--- Data ---
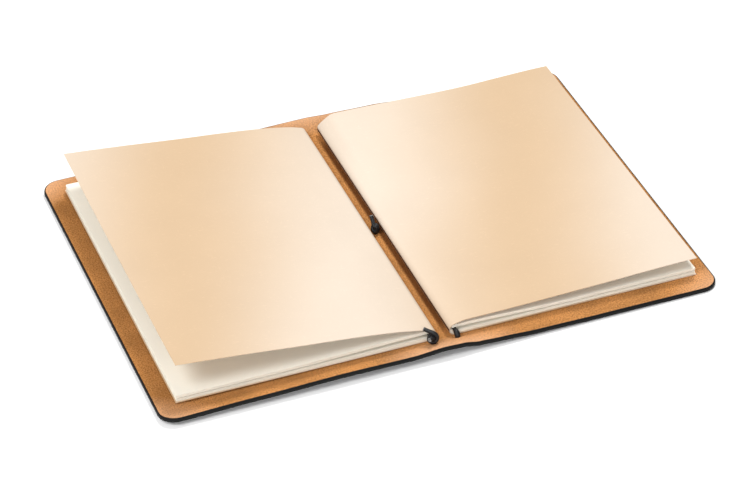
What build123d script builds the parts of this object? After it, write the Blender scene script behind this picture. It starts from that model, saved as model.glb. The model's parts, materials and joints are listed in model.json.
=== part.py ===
from build123d import *
from math import cos, radians, sin
import os

# A refillable leather sketchbook lying open and flat: one thick leather cover, two folded
# booklets with kraft covers side by side at the gutter, and black round elastic that holds them.
# Millimetres. +X runs across the open book, +Y to its back edge, +Z up. The origin is on the
# surface that the book lies on, under the middle of the cover.

# ---- leather cover ----
cover_width = 324.0
cover_depth = 237.0
leather = 2.8
corner_radius = 10.0
spine_width = 23.0  # between the two fold lines
fold_gap = 0.15  # the spine strip stops this short of each fold line
lift_start = 101.0  # the spine's ends rise over the elastic that crosses under them
lift_end = 115.5
lift_height = 4.4
hole_diameter = 3.6
punch_length = 20.0

# ---- elastic ----
elastic_diameter = 2.2
elastic_x = 7.2  # each booklet's run lies this far from the middle
elastic_z = 7.0
crossing_z = 1.2
hole_y = 109.0
bend_radius = 2.3
knotted_end_y = -107.6  # both ends of the loop finish inside the knot
knotted_end_z = 6.4
knot_centre = (-7.5, -109.4, 9.4)
knot_radius = 3.3
knot_tails = [((-0.25, 0.15, 1.0), 6.2), ((-0.3, -1.0, 0.1), 6.0)]  # direction and length
closure_hole = (0.4, 0.0)
closure_knot_centre = (0.4, 0.0, 6.0)
closure_knot_radius = 2.85
closure_diameter = 2.4
closure_tail = ((-0.03, 1.0, 0.5), 9.8)
closure_start_z = 0.1  # the cord comes up through the hole and into the knot
closure_rise = 5.4

# ---- booklets, A5 ----
booklet_depth = 210.0
booklet_back = 105.0
leaf_reach = 144.6  # from the elastic's line to the free edge; the fold takes up the rest of 148
leaves_per_half = 12
leaf_pitch = 0.14
leaf_thickness = 0.13
kraft_thickness = 0.3
first_leaf_radius = 1.25  # the innermost sheet folds round the elastic
lower_kraft_radius = 3.0
upper_kraft_radius = 3.4
rest_gap = 0.1  # between the two halves where they lie together
leaf_fold_end = 175.0  # where the lower leaves stop in the fold, in degrees about the elastic
leaf_upper_end = 136.0
kraft_lower_end = 125.0
kraft_upper_end = 150.0

# How each booklet lies: the tilt of its lower half, where its halves meet, the side on which it
# lies, and the rise of its sprung top cover, given by the direction in which it leaves the fold
# and a few points along its outer face, out from and up from the elastic.
booklets = {
    "left": {
        "side": -1,
        "tilt": 0.38,
        "meets_at": 95.0,
        "leaves_fold": 12.0,
        "cover": [(20.0, 8.0), (46.0, 11.7), (75.0, 15.0), (102.0, 18.2), (130.0, 21.2), (143.4, 22.6)],
        "end": (1.0, 0.16),
    },
    "right": {
        "side": 1,
        "tilt": -0.25,
        "meets_at": 70.0,
        "leaves_fold": 0.0,
        "cover": [(30.0, 3.95), (75.0, 5.75), (115.0, 7.0), (144.4, 7.3)],
        "end": (1.0, -0.02),
    },
}


def write(name, *solids):
    shape = solids[0] if len(solids) == 1 else Compound(children=list(solids))
    export_step(shape, f"parts/{name}.step")


def on_circle(radius, angle):
    return (radius * cos(radians(angle)), radius * sin(radians(angle)))


# ---- the cover ----
def cover_panel(side):
    """Half of the cover beyond its fold line, with its two outer corners rounded."""
    fold = spine_width / 2
    width = cover_width / 2 - fold
    panel = Pos(side * (fold + width / 2), 0, leather / 2) * Box(width, cover_depth, leather)
    corners = panel.edges().filter_by(Axis.Z).sort_by(Axis.X)
    outer = corners[-2:] if side > 0 else corners[:2]
    return fillet(outer, corner_radius)


def spine_strip():
    """The middle of the cover, raised at both ends, with its five punched holes."""
    half = cover_depth / 2
    ends = [(half, lift_height), (lift_end, lift_height), (lift_start, 0)]
    front = [(-y, z) for y, z in ends]

    def face_line(rise):
        """One face of the strip, seen from the side, from the back end to the front."""
        back = [Vector(y, z + rise) for y, z in ends]
        fore = [Vector(y, z + rise) for y, z in front]
        return [
            Line(back[0], back[1]),
            Spline(back[1], back[2], tangents=[(-1, 0), (-1, 0)]),
            Line(back[2], fore[2]),
            Spline(fore[2], fore[1], tangents=[(-1, 0), (-1, 0)]),
            Line(fore[1], fore[0]),
        ]

    rims = [Line((y, lift_height), (y, lift_height + leather)) for y in (half, -half)]
    outline = make_face(face_line(0) + face_line(leather) + rims)
    width = spine_width - 2 * fold_gap
    side_on = Plane(origin=(-width / 2, 0, 0), x_dir=(0, 1, 0), z_dir=(1, 0, 0))
    strip = extrude(side_on * outline, width)
    punches = [(x, y) for x in (-elastic_x, elastic_x) for y in (-hole_y, hole_y)] + [closure_hole]
    for x, y in punches:
        strip -= Pos(x, y, 0) * Cylinder(hole_diameter / 2, punch_length)
    return strip


# ---- the booklets ----
# A booklet's section is drawn about its elastic: X out to the free edge, Y up.
def lower_section(inner, thickness, fold_end):
    """A leaf that lies flat below the elastic and turns up round it as far as fold_end."""
    outer = inner + thickness
    turn = 270 - fold_end
    return make_face(
        [
            Line((0, -inner), (leaf_reach, -inner)),
            Line((leaf_reach, -inner), (leaf_reach, -outer)),
            Line((leaf_reach, -outer), (0, -outer)),
            CenterArc((0, 0), outer, fold_end, turn),
            Line(on_circle(outer, fold_end), on_circle(inner, fold_end)),
            CenterArc((0, 0), inner, fold_end, turn),
        ]
    )


def upper_section(inner, meets_at):
    """A leaf that comes over the elastic and sinks until its half lies on the lower half."""
    drop = 2 * first_leaf_radius - rest_gap
    edges = []
    for radius in (inner, inner + leaf_thickness):
        low = radius - drop
        edges += [
            CenterArc((0, 0), radius, 90, leaf_upper_end - 90),
            Spline((0, radius), (meets_at, low), tangents=[(1, 0), (1, 0)]),
            Line((meets_at, low), (leaf_reach, low)),
        ]
    ends = [on_circle(inner, leaf_upper_end), on_circle(inner + leaf_thickness, leaf_upper_end)]
    edge_low = inner - drop
    edges.append(Line(*ends))
    edges.append(Line((leaf_reach, edge_low), (leaf_reach, edge_low + leaf_thickness)))
    return make_face(edges)


def sprung_section(points, leaves_fold, end):
    """The top half of a kraft cover, standing off the leaves as its crease springs it open."""
    start = 90 + leaves_fold
    out = (cos(radians(leaves_fold)), sin(radians(leaves_fold)))
    edges = []
    tips = []
    for drop in (kraft_thickness, 0):
        radius = upper_kraft_radius + kraft_thickness - drop
        line = [on_circle(radius, start)] + [(x, y - drop) for x, y in points]
        edges += [
            CenterArc((0, 0), radius, start, kraft_upper_end - start),
            Spline(*line, tangents=[out, end]),
        ]
        tips.append((on_circle(radius, kraft_upper_end), line[-1]))
    for a, b in zip(*tips):
        edges.append(Line(a, b))
    return make_face(edges)


def lay(section, side, tilt=0.0):
    """Draws a section out along the booklet and lays it on its side of the gutter."""
    along = Plane(origin=(elastic_x, booklet_back, elastic_z), x_dir=(1, 0, 0), z_dir=(0, -1, 0))
    solid = along * (Rot(0, 0, tilt) * extrude(section, booklet_depth))
    return solid if side > 0 else mirror(solid, about=Plane.YZ)


# ---- the elastic ----
def elastic_loop():
    """One elastic: up the left fold, under the spine, down the right fold and back under."""
    x, y = elastic_x, hole_y
    high, low = elastic_z, crossing_z
    route = [
        (-x, knotted_end_y, high),
        (-x, y, high),
        (-x, y, low),
        (x, y, low),
        (x, y, high),
        (x, -y, high),
        (x, -y, low),
        (-x, -y, low),
        (-x, -y, knotted_end_z),
    ]
    path = FilletPolyline(*route, radius=bend_radius)
    section = Plane(origin=path @ 0, z_dir=path % 0) * Circle(elastic_diameter / 2)
    return sweep(section, path=path)


def cut_end(start, way, length, diameter):
    """A short straight cut end of elastic."""
    return Plane(origin=start, z_dir=way) * Cylinder(
        diameter / 2, length, align=(Align.CENTER, Align.CENTER, Align.MIN)
    )


def elastic_knot():
    """The knot that joins the two ends of the loop, and its two cut ends."""
    knot = Pos(*knot_centre) * Sphere(knot_radius)
    for way, length in knot_tails:
        knot += cut_end(knot_centre, way, length, elastic_diameter)
    return knot


def closure_elastic():
    """The knotted end of the closing elastic, inside the spine, with its cut end."""
    knot = Pos(*closure_knot_centre) * Sphere(closure_knot_radius)
    way, length = closure_tail
    knot += cut_end(closure_knot_centre, way, length, closure_diameter)
    knot += cut_end((*closure_hole, closure_start_z), (0, 0, 1), closure_rise, closure_diameter)
    return knot


write("left_cover_panel", cover_panel(-1))
write("right_cover_panel", cover_panel(1))
write("spine_strip", spine_strip())
for name, book in booklets.items():
    side = book["side"]
    lower = []
    upper = []
    for n in range(leaves_per_half):
        radius = first_leaf_radius + n * leaf_pitch
        lower.append(lay(lower_section(radius, leaf_thickness, leaf_fold_end), side, book["tilt"]))
        upper.append(lay(upper_section(radius, book["meets_at"]), side, book["tilt"]))
    write(f"{name}_lower_leaves", *lower)
    write(f"{name}_upper_leaves", *upper)
    back_cover = lower_section(lower_kraft_radius, kraft_thickness, kraft_lower_end)
    write(f"{name}_kraft_lower_cover", lay(back_cover, side, book["tilt"]))
    top_cover = sprung_section(book["cover"], book["leaves_fold"], book["end"])
    write(f"{name}_kraft_top_cover", lay(top_cover, side))
write("booklet_elastic", elastic_loop())
write("booklet_elastic_knot", elastic_knot())
write("closure_elastic_knot", closure_elastic())
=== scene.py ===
"""A refillable leather sketchbook lying open: leather cover, two kraft booklets and elastic."""

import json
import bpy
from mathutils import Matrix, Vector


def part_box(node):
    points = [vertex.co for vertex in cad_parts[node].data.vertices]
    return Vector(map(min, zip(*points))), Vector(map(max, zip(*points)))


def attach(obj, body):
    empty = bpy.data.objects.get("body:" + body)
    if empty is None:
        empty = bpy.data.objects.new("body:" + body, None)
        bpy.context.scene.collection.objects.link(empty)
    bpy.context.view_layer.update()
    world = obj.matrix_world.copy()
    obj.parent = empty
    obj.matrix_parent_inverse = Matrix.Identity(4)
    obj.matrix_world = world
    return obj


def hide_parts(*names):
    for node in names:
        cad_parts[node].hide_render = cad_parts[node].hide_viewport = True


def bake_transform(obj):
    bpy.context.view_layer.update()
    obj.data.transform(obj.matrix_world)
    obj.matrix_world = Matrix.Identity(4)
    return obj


bl_info = {
    "name": "Leather sketchbook",
    "version": (1, 0, 0),
    "blender": (4, 5, 0),
    "location": "3D View > Sidebar > Sketchbook",
    "description": "Builds the cover, booklets, elastic and stage of an open leather sketchbook",
    "category": "Add Mesh",
}

from math import cos, radians, sin, sqrt, tau

import bmesh
import bpy
from mathutils import Matrix, Vector

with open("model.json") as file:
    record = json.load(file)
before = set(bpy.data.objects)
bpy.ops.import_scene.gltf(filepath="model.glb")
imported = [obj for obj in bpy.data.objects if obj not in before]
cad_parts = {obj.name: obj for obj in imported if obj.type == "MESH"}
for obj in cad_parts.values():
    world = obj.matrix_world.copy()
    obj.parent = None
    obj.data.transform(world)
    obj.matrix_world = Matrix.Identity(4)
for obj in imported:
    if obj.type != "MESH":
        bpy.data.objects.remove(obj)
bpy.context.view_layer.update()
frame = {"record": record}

MM = 0.001
COVER_HIGH = Vector(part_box("right_cover_panel")[1])
LEAF_LOW, LEAF_HIGH = Vector(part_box("right_lower_leaves")[0]), Vector(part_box("right_lower_leaves")[1])
JOINTS = {joint["name"]: joint for joint in frame["record"]["behaviour"]["joints"]}
ELASTIC_X = JOINTS["right_booklet_turn"]["pos_m"][0]
ELASTIC_Z = JOINTS["right_booklet_turn"]["pos_m"][2]
SIDES = {"left": -1, "right": 1}
KRAFT_LOWER_RADIUS = 3.0 * MM
KRAFT_TOP_RADIUS = 3.4 * MM
HOLE_Y = 109.0 * MM  # of the elastic's holes at both ends of the spine


# ---- sizes and colours ----
def length_setting(name, description, default):
    return bpy.props.FloatProperty(name=name, description=description, default=default, unit="LENGTH")


def angle_setting(name, description, degrees):
    return bpy.props.FloatProperty(
        name=name, description=description, default=radians(degrees), subtype="ANGLE"
    )


def colour_setting(name, description, default):
    return bpy.props.FloatVectorProperty(
        name=name, description=description, default=default, subtype="COLOR", size=3, min=0, max=1
    )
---
Required task ▸ Quote only the stretch of lines that starts the data above and ends with the line containing "# surface that", both included.

Written response ▸
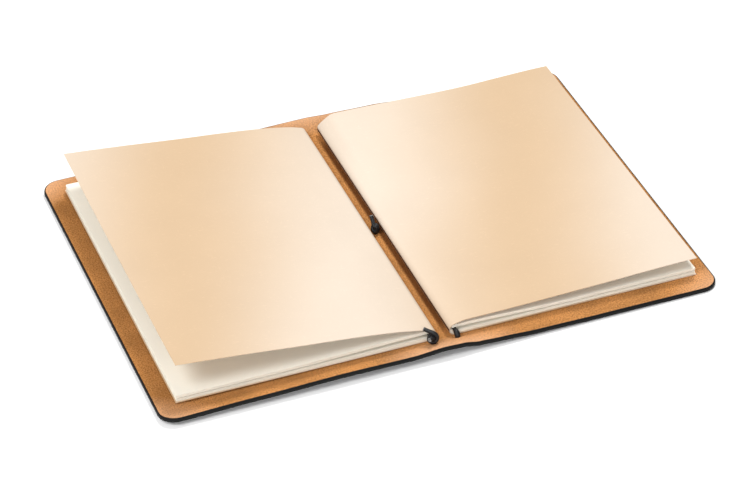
What build123d script builds the parts of this object? After it, write the Blender scene script behind this picture. It starts from that model, saved as model.glb. The model's parts, materials and joints are listed in model.json.
=== part.py ===
from build123d import *
from math import cos, radians, sin
import os

# A refillable leather sketchbook lying open and flat: one thick leather cover, two folded
# booklets with kraft covers side by side at the gutter, and black round elastic that holds them.
# Millimetres. +X runs across the open book, +Y to its back edge, +Z up. The origin is on the
# surface that the book lies on, under the middle of the cover.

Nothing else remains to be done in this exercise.